David Whyte has this gorgeous Yorkshireman's accent and lovely poet's cadence in talking and reciting his poetry. Neil and I sat there on Friday afternoon together, listening to Whyte talk about the "great questions" and how we cannot begin the conversation inside the subject of our questions.

Instead, we must "go to a place where you can see a landscape, you listen to a piece of music, you spend time in silence, you turn the lights off and sit in the kitchen in the dark..."

I have returned to Whyte's CDs over and over in the past few weeks, as Whyte reads his poetry so beautifully, repeating phrases that linger and echo in memory.

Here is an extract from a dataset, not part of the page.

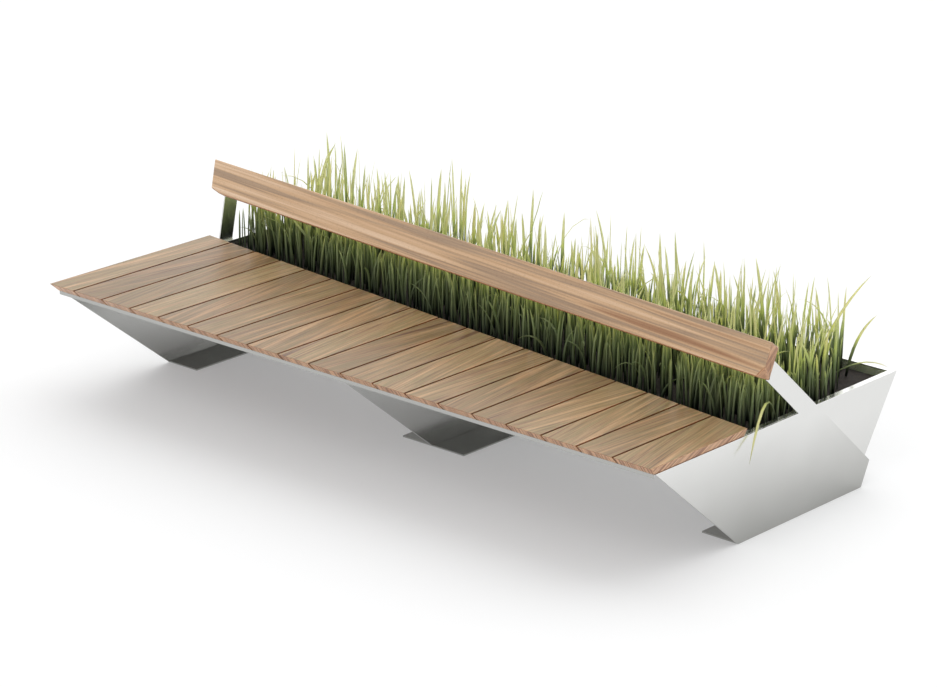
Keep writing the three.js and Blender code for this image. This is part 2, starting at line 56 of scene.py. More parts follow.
MM = 0.001
UP = Vector((0, 0, 1))
BODY = "root"
# Points this near to each other are one corner, and points this near to a level lie on it
SAME_CORNER = 0.05 * MM
SAME_LEVEL = 1 * MM
# Where each group's random draws start
SEEDS = {"slats": 7, "plank": 23, "soil": 11, "grass": 41}


# Settings

def linear(hex_colour):
    """The linear red, green, blue and alpha that shaders read, from an sRGB hex colour."""
    shares = [int(hex_colour[i:i + 2], 16) / 255 for i in (1, 3, 5)]
    return tuple(s / 12.92 if s <= 0.04045 else ((s + 0.055) / 1.055) ** 2.4 for s in shares) + (1.0,)


def colour_property(name, hex_colour, description):
    """A colour that is given as sRGB hex and kept as linear shares."""
    return bpy.props.FloatVectorProperty(
        name=name, description=description, default=linear(hex_colour)[:3], subtype="COLOR", min=0, max=1
    )


def length_property(name, millimetres, description):
    """A length that is given in millimetres and kept in metres."""
    return bpy.props.FloatProperty(
        name=name, description=description, default=millimetres * MM, unit="LENGTH", min=0, precision=4
    )


def share_property(name, share, description):
    """A share from 0 to 1."""
    return bpy.props.FloatProperty(
        name=name, description=description, default=share, subtype="FACTOR", min=0, max=1
    )


class SlatSettings(bpy.types.PropertyGroup):
    edge: length_property("Edge", 2.5, "Radius of the slats' eased edges")
    streak: length_property("Streak", 26, "Width of the broad streaks")
    run: length_property("Run", 750, "Length of the broad streaks")
    tan: colour_property("Tan", "#b19169", "Most of the face")
    olive: colour_property("Olive", "#958257", "Greenish streaks")
    peach: colour_property("Peach", "#cea87c", "Pale streaks")
    brown: colour_property("Brown", "#714c2d", "Dark streaks")
    lines: share_property("Lines", 0.8, "How far the fine lines darken the timber")
    cut_light: colour_property("Cut light", "#dcae86", "Pale parts of cut faces")
    cut_dark: colour_property("Cut dark", "#8f5a3a", "Dark parts of cut faces")


class PlankSettings(bpy.types.PropertyGroup):
    edge: length_property("Edge", 5, "Radius of the plank's rounded edges")
    streak: length_property("Streak", 42, "Width of the broad streaks")
    run: length_property("Run", 2400, "Length of the broad streaks")
    tan: colour_property("Tan", "#d4b08a", "Most of the face")
    olive: colour_property("Olive", "#a68d75", "Greyish streaks")
    peach: colour_property("Peach", "#ebceb0", "Pale streaks")
    brown: colour_property("Brown", "#a47a58", "Dark streaks")
    lines: share_property("Lines", 0.3, "How far the fine lines darken the timber")
    cut_light: colour_property("Cut light", "#dfa87e", "Pale parts of cut faces")
    cut_dark: colour_property("Cut dark", "#a5694a", "Dark parts of cut faces")


class SteelSettings(bpy.types.PropertyGroup):
    colour: colour_property("Colour", "#dededc", "Stainless steel seen head on")
    # This grey is painted shade: the steel darkens to it towards the ground, for the shaded floor that it
    # mirrors there
    painted_shade: colour_property("Film", "#acaca9", "Steel dulled by splashes from the ground")
    edge: length_property("Edge", 0.9, "Radius of the deburred sheet edges")
    brush: length_property("Brush", 0.6, "Width of a brush mark, wider than real so that it shows")
    # How high the painted shade reaches up the steel
    splash: length_property("Splash", 400, "Height that splashes reach")


class SoilSettings(bpy.types.PropertyGroup):
    colour: colour_property("Colour", "#241c15", "Moist compost")
    clod: length_property("Clod", 22, "Size of the clods")
    heave: length_property("Heave", 9, "How far the clods rise above the level bed")


class GrassSettings(bpy.types.PropertyGroup):
    spacing: length_property("Spacing", 27.5, "Distance between neighbouring blades")
    width: length_property("Width", 10, "Usual width of a blade")
    shortest: length_property("Shortest", 105, "Least height of a free blade above the rim")
    tallest: length_property("Tallest", 415, "Greatest height of a free blade above the rim")
    # Colours by height over the bed: the dark foot is partly painted shade low in the clump and under the
    # plank, and the pale tip partly painted light at its top
    tip: colour_property("Tip", "#ffffd6", "Dry tips")
    upper: colour_property("Upper", "#f6fcba", "Upper blade")
    middle: colour_property("Middle", "#b2c092", "Middle of the blade")
    base: colour_property("Base", "#38443a", "Foot of the blade")
    sheer: share_property("Sheer", 0.55, "Share of the light that passes through a blade")


class StageSettings(bpy.types.PropertyGroup):
    floor: colour_property("Floor", "#e8e8e8", "Pale studio floor")
    size: length_property("Floor size", 60000, "Side of the floor")


# Materials

# What the noise patterns share, as their coordinates are scaled beforehand
NOISE = {"Scale": 1.0, "Roughness": 0.55}
# A colour mix's sockets for its factor, the colour below and the colour on top, and its two kinds
FACTOR, UNDER, OVER = 0, 6, 7
BLEND = {"data_type": "RGBA"}
MULTIPLY = {"data_type": "RGBA", "blend_type": "MULTIPLY"}


def add_node(tree, kind, inputs=None, stops=(), **settings):
    """Adds a shader node with its settings and links.

    Inputs gives each socket its value, or what feeds it: another socket, or a node's first output in use.
    Stops gives a ramp its places and colours. Settings are the node's own properties.
    """
    node = tree.nodes.new("ShaderNode" + kind)
    for name, value in settings.items():
        setattr(node, name, value)
    for key, value in (inputs or {}).items():
        if isinstance(value, bpy.types.Node):
            value = next(socket for socket in value.outputs if socket.enabled)
        if isinstance(value, bpy.types.NodeSocket):
            tree.links.new(value, node.inputs[key])
        else:
            node.inputs[key].default_value = value
    for number, (place, colour) in enumerate(stops):
        elements = node.color_ramp.elements
        element = elements[number] if number < len(elements) else elements.new(place)
        element.position = place
        element.color = opaque(colour)
    return node


def opaque(colour):
    """A colour with its alpha, from a hex value or from three linear shares."""
    return linear(colour) if isinstance(colour, str) else (*colour, 1.0)


def cells(*sizes):
    """The scale that gives a texture cells of these sizes in metres."""
    return tuple(1 / size for size in sizes)


def new_material(name):
    """A material and its node tree, which is still empty."""
    material = bpy.data.materials.new(name)
    material.use_nodes = True
    material.node_tree.nodes.clear()
    return material, material.node_tree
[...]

Here's one of Whyte's poems from the CD set whose last lines keep replaying like a song's chorus: "anything or anyone that does not bring you alive is too small for you."


Sweet Darkness

When your eyes are tired
the world is tired also.
When your vision has gone
no part of the world can find you.
Time to go into the dark
where the night has eyes
to recognize its own.
There you can be sure
you are not beyond love.
The dark will be your womb tonight.
The night will give you a horizon
further than you can see.
You must learn one thing,
The world was made to be free in.
Give up all the other worlds
except the one to which you belong.
Sometimes it takes darkness and
the sweet confinement of your
aloneness to learn
anything or anyone
that does not bring you alive
is too small for you.
May 2008 bring courage to all of us to shed the things that are "too small" to bring us alive.
And, may 2008 also bring the spaciousness to consider our biggest questions afresh -- in a landscape, in silence, with a piece of music, with the lights turned out.